One of the many great things about the DS is that it’s inherently region-free; that is, can play games from any country, no modding required. There are some Japanese DS games that have practically become required playing for true fans of the system – Ouendan, Taiko DS, and Jump Ultimate Stars just to name a few.
Yet for all
that’s been paid
to Japanese DS games, no one’s pointed out all the great games the system has in Europe that we haven’t seen here in America. Sometimes Europe gets great Japanese games localized that don’t come to the States for one reason or another, others are made in Europe for that market. So, here are my picks for the 9 best games worth dropping a few Euros on.
9. Giana Sisters DS
If you were a Commodore 64 aficionado in the late 80s you’re probably familiar with this obscure series. Personally, I’d never heard of it until I found the DS edition, so for the rest of us, these games are known for totally and utterly ripping off the Mario platforming games. Seriously, the original Giana Sisters is little more than a sprite-swap of the original Super Mario Bros, and the DS version has a very similar play style.
But since when is that play style a bad thing? Gamers praised New Super Mario Bros for bringing classic sidescroller gameplay to the DS, and this is the same sort of thing: very solid, old-school run and jump action. Sure, it doesn’t have the fancy 2.5D visuals of NSMB, but it’s got a lot of parallax scrolling, which is nice in a different way (even if the titular characters are, in a word, butt-ugly). It’s simplistic enough that it’s not worth paying a whole
lot for, but it is worth playing.
8. B-Team: Metal Cartoon Squad
Sometimes, all you want from a video game is the ability to guide a small band of mercenaries around an enemy encampment, using heavy weaponry to demolish everything in your path. It’s for times like these that games like B-Team were created.

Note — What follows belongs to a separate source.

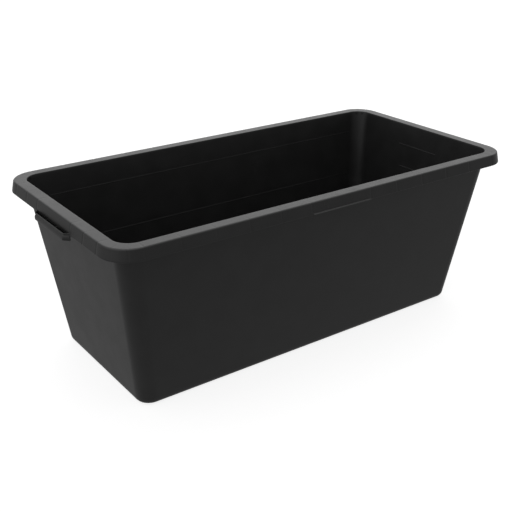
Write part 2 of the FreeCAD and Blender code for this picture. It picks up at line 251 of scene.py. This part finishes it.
def sink_over_ribs(bm):
    """Shallow sink marks in the outer skin of the skirt and the top, where ribs stand behind it."""
    marks = rib_marks()
    for foot, outward in marks:
        along = UP.cross(outward)
        for offset in [SINK_HALF * share for share in SINK_CUTS]:
            near = [f for f in bm.faces if (f.calc_center_median() - foot).dot(outward) > -RIM_BAND]
            geom = set(near) | {e for f in near for e in f.edges} | {v for f in near for v in f.verts}
            bmesh.ops.bisect_plane(bm, geom=list(geom), plane_co=foot + along * offset, plane_no=along)
    bmesh.ops.recalc_face_normals(bm, faces=bm.faces)
    bm.normal_update()
    shifts = {}
    for foot, outward in marks:
        along = UP.cross(outward)
        for v in bm.verts:
            if abs((v.co - foot).dot(along)) > SINK_HALF / 2 or (v.co - foot).dot(outward) < SINK_REACH:
                continue
            if v.normal.z > 0.5 or v.normal.dot(outward) > 0.3:
                shifts[v] = -v.normal * (SINK * (SINK_ON_TOP if v.normal.z > 0.5 else 1.0))
    for v, shift in shifts.items():
        v.co += shift


def rim_mesh():
    bm = skin_rings(rim_rings(), closed=True)
    sink_over_ribs(bm)
    return bm


def outline(bm, points):
    """A face in the x-z plane at y = 0 from (x, z, rounding) points."""
    corners = [(bm.verts.new((x, 0, z)), rounding) for x, z, rounding in points]
    bm.faces.new([v for v, _ in corners])
    for v, rounding in corners:
        if rounding:
            bmesh.ops.bevel(bm, geom=[v], offset=rounding, offset_type="OFFSET", segments=4,
                            profile=0.5, material=-1, affect="VERTICES")
    return bm.faces[:][-1]


def end_of(result):
    return [g for g in result if isinstance(g, bmesh.types.BMFace)][0]


def push(bm, face, way):
    """Drags a face along and returns the face at the new end."""
    result = bmesh.ops.extrude_face_region(bm, geom=[face])["geom"]
    bmesh.ops.translate(bm, verts=[g for g in result if isinstance(g, bmesh.types.BMVert)], vec=way)
    return end_of(result)


def corner_ribs_mesh():
    """The radial ribs in the rim's corners, between wall, flange and skirt."""
    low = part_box("rim_ribs_front")[0].z
    outer_x, _, outer_r, _ = tub_ring(low)
    offset = (outer_x - outer_r) - (RIM_HALF.x - RIM_CORNER)      # between the two corners' centres
    bm = bmesh.new()
    for centre, outward in corner_rib_lines():
        root = outer_r + offset * (abs(outward.x) + abs(outward.y)) - WALL / 2
        tip = RIM_CORNER - WALL / 2
        rib = bmesh.new()
        face = outline(rib, [(root, low, 0), (tip - WALL, low, 0), (tip, low + WALL, 0),
                             (tip, WALL_TOP + WALL / 3, 0), (root, WALL_TOP + WALL / 3, 0)])
        push(rib, face, (0, RIB, 0))
        turn = Matrix.Rotation(outward.xy.angle_signed(Vector((1, 0))), 4, "Z")
        place = Matrix.Translation(centre) @ turn @ Matrix.Translation((0, -RIB / 2, 0))
        bmesh.ops.transform(rib, matrix=place, verts=rib.verts)
        join(bm, rib)
    bmesh.ops.recalc_face_normals(bm, faces=bm.faces)
    return bm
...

It’s an old-school top-down shooter, with shooting and moving controlled separately. Think Smash TV, or more recently Geometry Wars – except add in a Team America-style parody of over-the-top military action. Your team comes into each level with all barrels blazing, and while the gameplay plays out on the bottom screen, the top screen is dedicated to massive close-ups of your characters’ intense expressions and ammo-guzzling automatic weapons. Add in an extremely destructable environment – you can explode buildings, supplies, even wildlife with sustained fire – and you’ve got a game that might not be original, but sure lets you relieve some stress.
7. Doodle Hex
There was some talk
a while back about this game coming to the US, but so far no dice. It’s a shame, too: Doodle Hex isn’t mind-blowing, but it’s a fun different take on the traditional fighting game.
Doodle Hex puts you in control of a wizard, going up against other wizards in one-on-one duels. Spell casting is done by drawing runes on the touchscreen, but there’s more strategy to it than just sending out the most powerful damage spell over and over. You’ve got to worry about stuff like defense, healing, mana recharge rates, elemental statuses, and so on. It’s got a cute art style that looks a little too Saturday morning, but the touchscreen gameplay is unique and fun, and you can play two players for head-to-head duels.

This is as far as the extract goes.